**Dataset content**:
◇ ◇ ◇ ◇
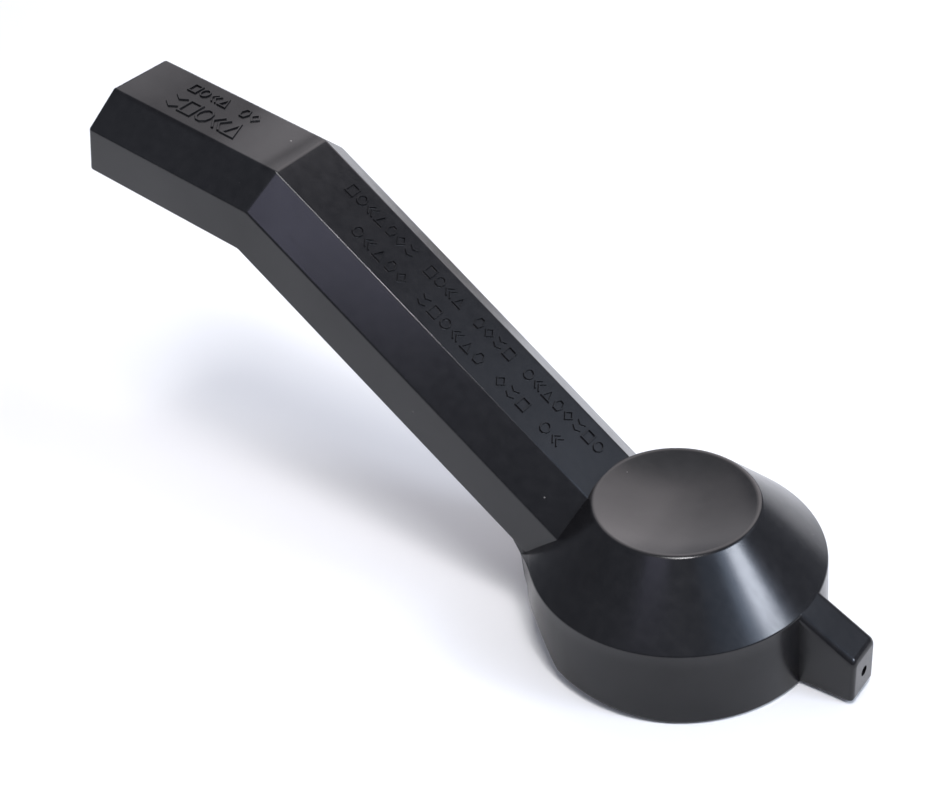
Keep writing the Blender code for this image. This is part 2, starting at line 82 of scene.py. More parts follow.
# Radius and height add up to this all over the cone.
CONE_SUM = SKIRT_HEIGHT + HUB_RADIUS
DISH_DEPTH = 3.5
DISH_RINGS = 20
WALL = 3.0
RIM_ROUND = 1.5
SHOULDER_ROUND = 0.9
LIP_ROUND = 0.8
INNER_ROUND = 1.5
HUB_STEPS = 180
ARC_STEPS = 5
SMALL_ARC_STEPS = 4
SMOOTH_ANGLE = 30.0

# The skirt's relief: a slope that climbs towards the arm, and a deep notch under the arm. The turns of the
# notch's flanks, in degrees, get finer steps.
RELIEF_START_X = 17.0
RELIEF_CLIMB = math.tan(math.radians(6.0))
RELIEF_TOP = 20.0
NOTCH_HEIGHT = 12.0
NOTCH_EDGE_X = -22.5
NOTCH_FLANK = 9.0
FLANK_TURNS = (104.0, 132.0)
FLANK_STEP = 1.0
RELIEF_SPREAD = 0.9

# Arm and press pad.
ARM_FOOT = Vector((-RIM_RADIUS, RIM_HEIGHT))
ARM_BEND = Vector((-111.5, 107.7))
ARM_END = Vector((-169.0, LEVER_HIGH.z))
# The pad's top face is where z + PAD_SLOPE * x = PAD_LEVEL.
PAD_SLOPE = (ARM_END.y - ARM_BEND.y) / (ARM_BEND.x - ARM_END.x)
PAD_LEVEL = ARM_BEND.y + PAD_SLOPE * ARM_BEND.x
TOP_HALF_WIDTH = 9.75
ARM_HALF_WIDTH = 19.5
CHAMFER_DROP = 8.5
ARM_DEPTH = 22.0
SIDE_DRAFT = 0.3
END_DRAFT = math.radians(3.0)
ARM_WALL = 2.8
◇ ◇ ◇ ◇
**What you are asked to do**:
Repeat every line of the data, exactly and in full.

**Result for this exercise**:
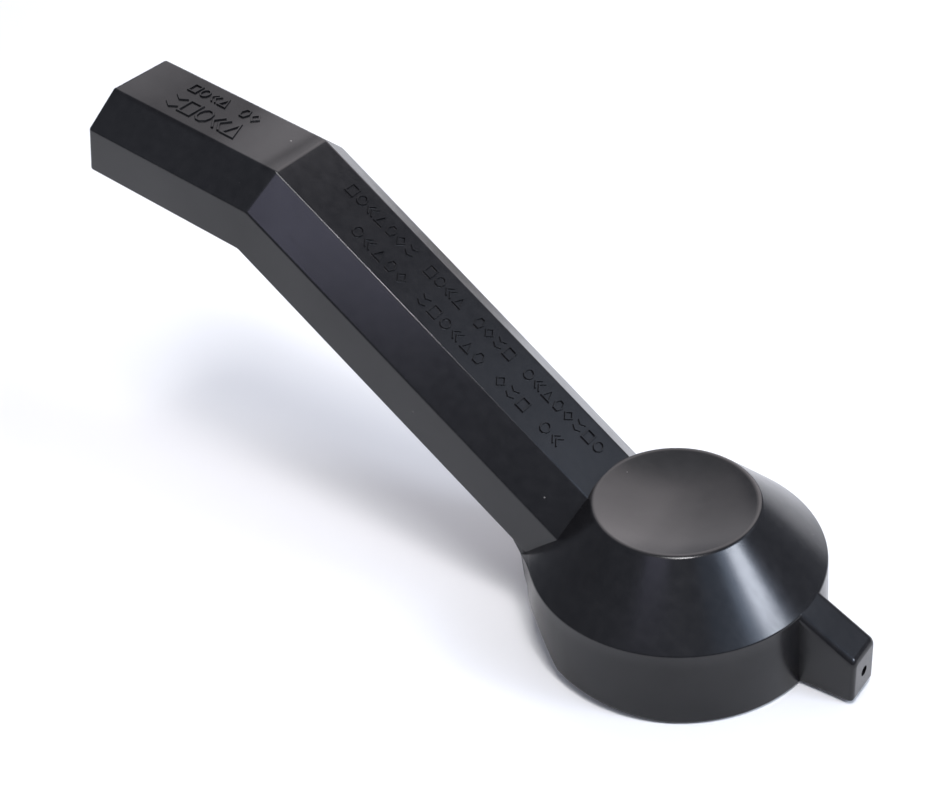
Keep writing the Blender code for this image. This is part 2, starting at line 82 of scene.py. More parts follow.
# Radius and height add up to this all over the cone.
CONE_SUM = SKIRT_HEIGHT + HUB_RADIUS
DISH_DEPTH = 3.5
DISH_RINGS = 20
WALL = 3.0
RIM_ROUND = 1.5
SHOULDER_ROUND = 0.9
LIP_ROUND = 0.8
INNER_ROUND = 1.5
HUB_STEPS = 180
ARC_STEPS = 5
SMALL_ARC_STEPS = 4
SMOOTH_ANGLE = 30.0

# The skirt's relief: a slope that climbs towards the arm, and a deep notch under the arm. The turns of the
# notch's flanks, in degrees, get finer steps.
RELIEF_START_X = 17.0
RELIEF_CLIMB = math.tan(math.radians(6.0))
RELIEF_TOP = 20.0
NOTCH_HEIGHT = 12.0
NOTCH_EDGE_X = -22.5
NOTCH_FLANK = 9.0
FLANK_TURNS = (104.0, 132.0)
FLANK_STEP = 1.0
RELIEF_SPREAD = 0.9

# Arm and press pad.
ARM_FOOT = Vector((-RIM_RADIUS, RIM_HEIGHT))
ARM_BEND = Vector((-111.5, 107.7))
ARM_END = Vector((-169.0, LEVER_HIGH.z))
# The pad's top face is where z + PAD_SLOPE * x = PAD_LEVEL.
PAD_SLOPE = (ARM_END.y - ARM_BEND.y) / (ARM_BEND.x - ARM_END.x)
PAD_LEVEL = ARM_BEND.y + PAD_SLOPE * ARM_BEND.x
TOP_HALF_WIDTH = 9.75
ARM_HALF_WIDTH = 19.5
CHAMFER_DROP = 8.5
ARM_DEPTH = 22.0
SIDE_DRAFT = 0.3
END_DRAFT = math.radians(3.0)
ARM_WALL = 2.8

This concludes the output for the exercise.